Constraints on the superconducting order parameter in Sr₂RuO₄ from oxygen-17 nuclear magnetic resonance

Phases of matter are usually identified through spontaneous symmetry breaking, especially regarding unconventional superconductivity and the interactions from which it originates. In that context, the superconducting state of the quasi-two-dimensional and strongly correlated perovskite Sr2RuO4 is considered to be the only solid-state analogue to the superfluid ³He-A phase^1,2, with an odd-parity order parameter that is unidirectional in spin space for all electron momenta and breaks time-reversal symmetry. This characterization was recently called into question by a search for an expected ‘split’ transition in a Sr₂RuO₄ crystal under in-plane uniaxial pressure, which failed to find any such evidence; instead, a dramatic rise and a peak in a single-transition temperature were observed^3,4_. Here we use nuclear magnetic resonance (NMR) spectroscopy of oxygen-17, which is directly sensitive to the order parameter via hyperfine coupling to the electronic spin degrees of freedom, to probe the nature of superconductivity in Sr₂RuO₄ and its evolution under strain. A reduction of the Knight shift is observed for all strain values and at temperatures below the critical temperature, consistent with a drop in spin polarization in the superconducting state.

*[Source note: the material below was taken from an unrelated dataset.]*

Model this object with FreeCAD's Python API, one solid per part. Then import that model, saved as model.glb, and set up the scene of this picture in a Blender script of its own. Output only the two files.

In unstrained samples, our results contradict a body of previous NMR work reporting no change in the Knight shift⁵ and the most prevalent theoretical interpretation of the order parameter as a chiral p-wave state. Sr₂RuO₄ is an extremely clean layered perovskite and its superconductivity emerges from a strongly correlated Fermi liquid, and our work imposes tight constraints on the order parameter symmetry of this archetypal system.